What type of Oscars did Walt Disney win the most?
The overwhelming majority of Walt Disney's Oscar wins came from the now-retired category of Best Short Subject (Cartoon). Between 1932 and 1969, Disney productions dominated this category, with classics like "Flowers and Trees," "The Three Little Pigs," and "Ferdinand the Bull" securing wins. This focus on a specific, less competitive category at the time is a key strategic element behind the high count.
Who has come closest to breaking Walt Disney's Oscar record?
No individual has come close to the 26 competitive wins Disney holds. The closest among individuals is sound designer and mixer Gary Rydstrom, with 7 competitive Oscars. Among institutions, the special effects company Industrial Light & Magic (ILM) has over 16 Oscars. The record stands because the modern Oscar landscape is vastly different; categories are fewer, competition is global, and no single entity dominates a niche like Disney did with animated shorts.

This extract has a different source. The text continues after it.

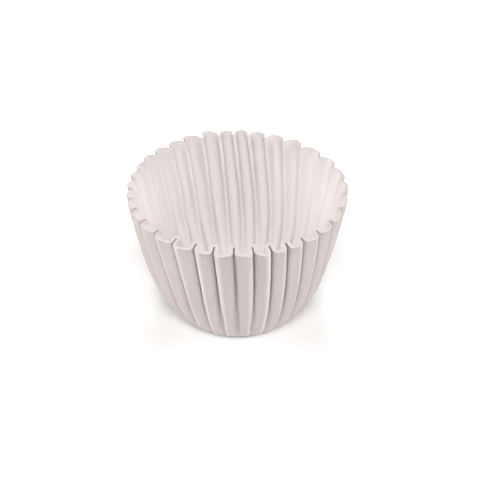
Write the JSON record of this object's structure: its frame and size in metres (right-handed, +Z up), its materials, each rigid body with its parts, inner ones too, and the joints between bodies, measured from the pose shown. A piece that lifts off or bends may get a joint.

Where can I find the official, verified list of Walt Disney's Oscar wins?
The most reliable source is the Academy's own database, the Academy Awards Database. Searching for "Walt Disney" yields his nomination and win history. For deeper archival research, the Walt Disney Archives holds physical records. Be wary of unofficial blogs and listicles that often conflate honorary awards with competitive wins or miscount, which perpetuates the confusion around the "36" figure.
Final thought: The story of "who got the Oscar 36 times" is more fascinating than the factoid. It's about a man who built a studio that excelled in a format the Academy loved to reward, at exactly the right time in history. The record is a relic, a masterpiece of a specific kind of Hollywood gamesmanship that will almost certainly never be seen again.